- [DATA BLOCK]:
* BEGIN *

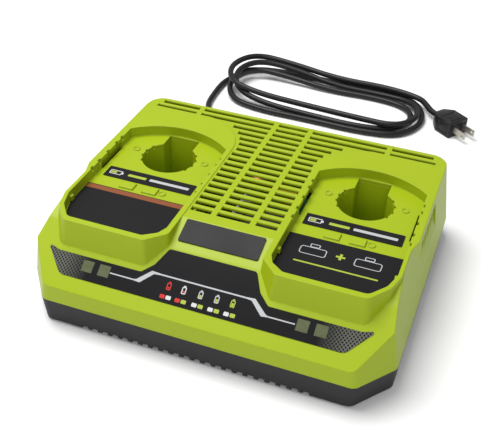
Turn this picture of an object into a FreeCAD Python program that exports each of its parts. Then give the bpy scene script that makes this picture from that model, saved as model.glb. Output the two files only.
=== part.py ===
"""Two-port power tool battery charger, as separate pieces. Millimetres, +Z up.

The origin is the bottom centre of the charger itself, measured without its mains cord.
+X is to the right seen from the front, +Y points to the back, where the cord leaves.
Distances called depth are measured backwards from the front face.
"""
import FreeCAD
import Part
import math
import os

V = FreeCAD.Vector
UP = V(0, 0, 1)

# Housing
WIDTH = 286.0               # across the seam between the two shells
DEPTH = 240.0               # front face to back face
TOP_Z = 75.0                # rim of the battery ports
GRILLE_Z = 74.4             # flat top with the cooling slots
SEAM_Z = 21.5               # where the top shell meets the base shell
BREAK_Z = 36.0              # where the front panel starts to slope
BOTTOM_Z = 1.5              # underside of the base, held up by its feet
WALL = 2.6                  # top shell
BASE_WALL = 4.4
LIP = 2.4                   # tongue of the base inside the top shell
BASE_FLOOR = 2.5
BASE_INSET = 1.5            # how much the base narrows towards its bottom
CORNER_X = 23.0             # front corner facet, across
CORNER_Y = 29.5             # front corner facet, along the side
CORNER_R = 8.0
REAR_R = 22.0
SIDE_LEAN = 8.0             # how much each side leans in, seam to rim
REAR_LEAN = 10.0
FASCIA_ANGLE = math.degrees(math.atan(0.67))
FASCIA_RUN = 43.5           # depth where the front panel ends
PLATE_RUN = 69.5            # depth where the gentler plate slope ends

# Side facet beside the front half of each port
FACET_TOP = 131.5           # half width of the facet at the rim
FACET_LEAN = 0.266          # how much it leans out for each unit of height
FACET_END = 94.5            # depth where its oblique end starts at the rim
FACET_END_SLOPE = 3.43

# Finger grip in each side
GRIP_FRONT = 112.0
GRIP_BACK = 168.0
GRIP_TOP_Z = 69.5
GRIP_BOTTOM_Z = 46.0
GRIP_DEPTH = 3.2
GRIP_RIDGES = 8
GRIP_RIDGE = 1.8

# Battery ports
PORT_X = 84.5               # port centre from the middle of the charger
FLOOR_Z = 66.4              # pocket floor
POCKET_HALF = 44.0
POCKET_FRONT = 36.5
POCKET_SIDE_END = 168.0
POCKET_BACK = 185.5
PORT_HALF = 48.3
PORT_FRONT = 31.5
PORT_BACK = 214.1
PORT_BACK_R = 43.9
PORT_FACE_LEAN = 0.195      # front wall of the port block, run for each unit of height
PORT_SIDE_LEAN = 0.1
PORT_ROOT_Z = 30.0
STEM_DEPTH = 150.2          # centre of the stem socket, from the front face
STEM_R = 22.5
CHANNEL_HALF = 13.5
CHANNEL_BACK = 183.5
WELL_WALL = 2.0
WELL_BOTTOM_Z = 13.0
LATCH_FRONT = 115.3
LATCH_BACK = 151.0
LATCH_CUT = 2.6
TOOTH = 4.0                 # rim notches beside the latch slots
BOSS_R = 3.2
PAD = (12.0, 8.5, 1.6)      # raised pads between the two stickers

# Grille
SLOT_ROWS = 18
SLOT_PITCH = 8.38
SLOT_FIRST = 222.8          # front edge of the rearmost slot
SLOT_DEPTH = 4.4
SLOT_CHAMFER = 0.9
RIB_X = 15.5
RIB_OUTER_X = 85.6
RIB = 4.6
SLOT_MARGIN = 1.8           # from the slot's end to the port block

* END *

- [GIVEN EXERCISE]:
From the data above, extract every line in its exact form.

- [OUTPUT OF THE EXERCISE]:
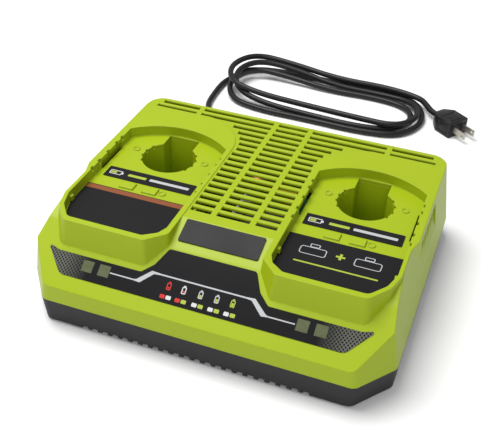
Turn this picture of an object into a FreeCAD Python program that exports each of its parts. Then give the bpy scene script that makes this picture from that model, saved as model.glb. Output the two files only.
=== part.py ===
"""Two-port power tool battery charger, as separate pieces. Millimetres, +Z up.

The origin is the bottom centre of the charger itself, measured without its mains cord.
+X is to the right seen from the front, +Y points to the back, where the cord leaves.
Distances called depth are measured backwards from the front face.
"""
import FreeCAD
import Part
import math
import os

V = FreeCAD.Vector
UP = V(0, 0, 1)

# Housing
WIDTH = 286.0               # across the seam between the two shells
DEPTH = 240.0               # front face to back face
TOP_Z = 75.0                # rim of the battery ports
GRILLE_Z = 74.4             # flat top with the cooling slots
SEAM_Z = 21.5               # where the top shell meets the base shell
BREAK_Z = 36.0              # where the front panel starts to slope
BOTTOM_Z = 1.5              # underside of the base, held up by its feet
WALL = 2.6                  # top shell
BASE_WALL = 4.4
LIP = 2.4                   # tongue of the base inside the top shell
BASE_FLOOR = 2.5
BASE_INSET = 1.5            # how much the base narrows towards its bottom
CORNER_X = 23.0             # front corner facet, across
CORNER_Y = 29.5             # front corner facet, along the side
CORNER_R = 8.0
REAR_R = 22.0
SIDE_LEAN = 8.0             # how much each side leans in, seam to rim
REAR_LEAN = 10.0
FASCIA_ANGLE = math.degrees(math.atan(0.67))
FASCIA_RUN = 43.5           # depth where the front panel ends
PLATE_RUN = 69.5            # depth where the gentler plate slope ends

# Side facet beside the front half of each port
FACET_TOP = 131.5           # half width of the facet at the rim
FACET_LEAN = 0.266          # how much it leans out for each unit of height
FACET_END = 94.5            # depth where its oblique end starts at the rim
FACET_END_SLOPE = 3.43

# Finger grip in each side
GRIP_FRONT = 112.0
GRIP_BACK = 168.0
GRIP_TOP_Z = 69.5
GRIP_BOTTOM_Z = 46.0
GRIP_DEPTH = 3.2
GRIP_RIDGES = 8
GRIP_RIDGE = 1.8

# Battery ports
PORT_X = 84.5               # port centre from the middle of the charger
FLOOR_Z = 66.4              # pocket floor
POCKET_HALF = 44.0
POCKET_FRONT = 36.5
POCKET_SIDE_END = 168.0
POCKET_BACK = 185.5
PORT_HALF = 48.3
PORT_FRONT = 31.5
PORT_BACK = 214.1
PORT_BACK_R = 43.9
PORT_FACE_LEAN = 0.195      # front wall of the port block, run for each unit of height
PORT_SIDE_LEAN = 0.1
PORT_ROOT_Z = 30.0
STEM_DEPTH = 150.2          # centre of the stem socket, from the front face
STEM_R = 22.5
CHANNEL_HALF = 13.5
CHANNEL_BACK = 183.5
WELL_WALL = 2.0
WELL_BOTTOM_Z = 13.0
LATCH_FRONT = 115.3
LATCH_BACK = 151.0
LATCH_CUT = 2.6
TOOTH = 4.0                 # rim notches beside the latch slots
BOSS_R = 3.2
PAD = (12.0, 8.5, 1.6)      # raised pads between the two stickers

# Grille
SLOT_ROWS = 18
SLOT_PITCH = 8.38
SLOT_FIRST = 222.8          # front edge of the rearmost slot
SLOT_DEPTH = 4.4
SLOT_CHAMFER = 0.9
RIB_X = 15.5
RIB_OUTER_X = 85.6
RIB = 4.6
SLOT_MARGIN = 1.8           # from the slot's end to the port block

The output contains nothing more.